In the ad, Nena, known for her 1980s hit 99 Luftballoons and today also for her sustainable lifestyle, sings about a fine day as she walks through Belgrade surrounded by real and virtual greenery – both added for the set – urban gardens, birds, and butterflies.
The video ends with what is a sad scene for many Belgraders – the Old Sava Bridge, in reality counting its last days, is transformed into an unreal structure wrapped in lush greenery.
And while the Old Sava Bridge is perhaps a thing of the past, at least in the place where it was built in 1942, Belgrade’s sustainable development is a thing of the future, provided the city authorities start tackling structural problems connected to air pollution, waste management, and spatial planning, but also provided that residents themselves contribute to a healthier and greener life in the city.

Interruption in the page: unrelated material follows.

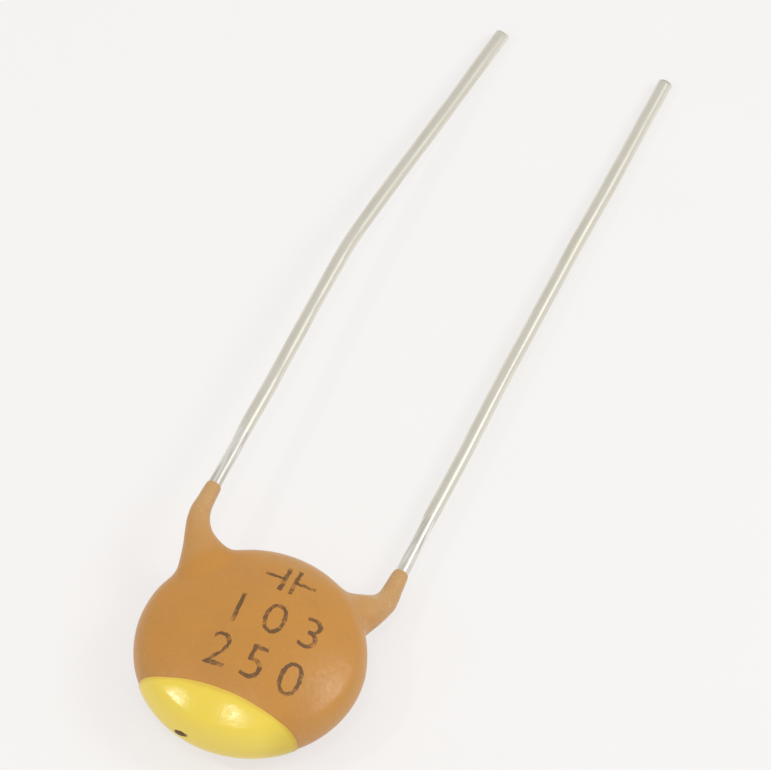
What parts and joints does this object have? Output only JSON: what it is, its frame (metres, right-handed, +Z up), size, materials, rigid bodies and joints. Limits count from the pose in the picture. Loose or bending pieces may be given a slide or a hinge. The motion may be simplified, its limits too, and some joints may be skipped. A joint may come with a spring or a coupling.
{
  "type": "ceramic disc capacitor",
  "caption": "Ceramic disc capacitor with a dipped coating, a painted tip, coating run down its legs and formed leads, lying on a table.",
  "frame": {"origin": "point on the table under the middle of the disc, where the rear face rests", "axes": "+Y along the leads towards their tips, +X from the front lead to the rear lead, +Z up out of the front face"},
  "size_m": [0.0091, 0.0348, 0.0036],
  "materials": {
    "coating_resin": "satin dipped resin, orange-brown",
    "tip_paint": "glossy dipped paint, yellow",
    "tinned_wire": "drawn wire, bright near the body and solder-dipped to the tip",
    "solder": "soft solder, dull",
    "fired_silver": "fired silver, matt",
    "ceramic": "sintered ceramic, matt, tan"
  },
  "bodies": {
    "root": {"ceramic_disc": "ceramic", "front_electrode": "fired_silver", "rear_electrode": "fired_silver", "front_solder": "solder", "rear_solder": "solder", "front_lead": "tinned_wire", "rear_lead": "tinned_wire", "coating": "coating_resin", "colour_tip": "tip_paint"}
  },
  "joints": []
}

The latter is possible without any help from the authorities – everyone can make their balcony greener and abstain from littering and parking their car in undesignated spaces, or even driving when it’s not necessary. Not to mention burning hazardous waste such as plastic and tires for household heating, making cities across the region some of the most polluted in the world.
Green roofs are among the solutions developed by modern architecture in search of sustainable building solutions. Balkan Green Energy News has recently also featured the Green Living Concept involving a green roof, green terraces, and green walls.
Solutions are there, and it’s up to all of us to apply them if we wish to live a life resembling a German ad for organic food, filmed in an unreal city.